Carnaval em Veneza é mascarar-se numa cidade que já parece ficção, jogo, cenário de cinema ou de teatro. É fácil entrar no clima de disfarce quando tudo em volta transporta para outra época, outra mentalidade. Em qualquer período do ano a cidade parece convidar os visitantes a uma conspiração para deixar de fora o mundo moderno e sua parte de feiúras.
Essa impressão de cumplicidade chega ao máximo durante o Carnaval: então, quem está em Veneza não pode ser um simples espectador, deve cumprir seu papel, e participar, representando. Qualquer papel, máscara e personagem que seja, mas representar, não ser si mesmo.
Se esse conceito está presente na concepção mesma da festa do Carnaval, é em Veneza que é levado às últimas consequências. A idéia de máscara faz parte de Veneza. É uma cidade secreta, escondida, um labirinto à Borges, onde é possível perder-se num "portico", numa "calle", num "fondaco", e cair numa realidade bem diferente.
Lembro de ter entrado, por ordinária curiosidade, num portão decrépito, e de ter topado num canal bem estreito e, na frente, a "Casa do Vento": um palacete com a fachada toda coberta de máquinas complicadas que mexem com o vento, hélices, moinhos assimétricos, turbilhões mecânicos, engenhos sonoros. O que isso tem a ver com o Carnaval? Tem, tem, pois até a casa parecia disfarçada, em máscara, lúdica.
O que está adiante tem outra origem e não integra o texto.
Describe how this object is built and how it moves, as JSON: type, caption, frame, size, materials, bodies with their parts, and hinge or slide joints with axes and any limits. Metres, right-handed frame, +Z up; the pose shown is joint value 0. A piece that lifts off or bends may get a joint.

Os venezianos chegavam a usar máscaras –a famosa "baútta" (lembram o "Casanova", de Fellini?), debaixo do tricórnio– mesmo fora do Carnaval, como garantia de discrição e segredo. No Carnaval de Veneza, é importante não deixar transparecer quem você é, fazer charme, seduzir, sem que se saiba quem está atrás do costume.
Há também o fato contingente do clima: o mês de fevereiro em Veneza é inverno, é úmido e frio, nada de mulatas vestidas só de paetês, e o disfarce é de corpo inteiro, bem protegido.
Os pontos mais quentes, para matar o frio desta época do ano em Veneza? Os bailes populares no Campo San Polo e Campo Santo Stefano, os bailes das famílias nobres que ainda conservam seus palacetes com vista sobre o Canal Grande, como os Gussoni Grimari della Vida, as ruas em volta da Piazza San Marco, a Ruga degli Orefici e a praça na frente da igreja de San Mosè.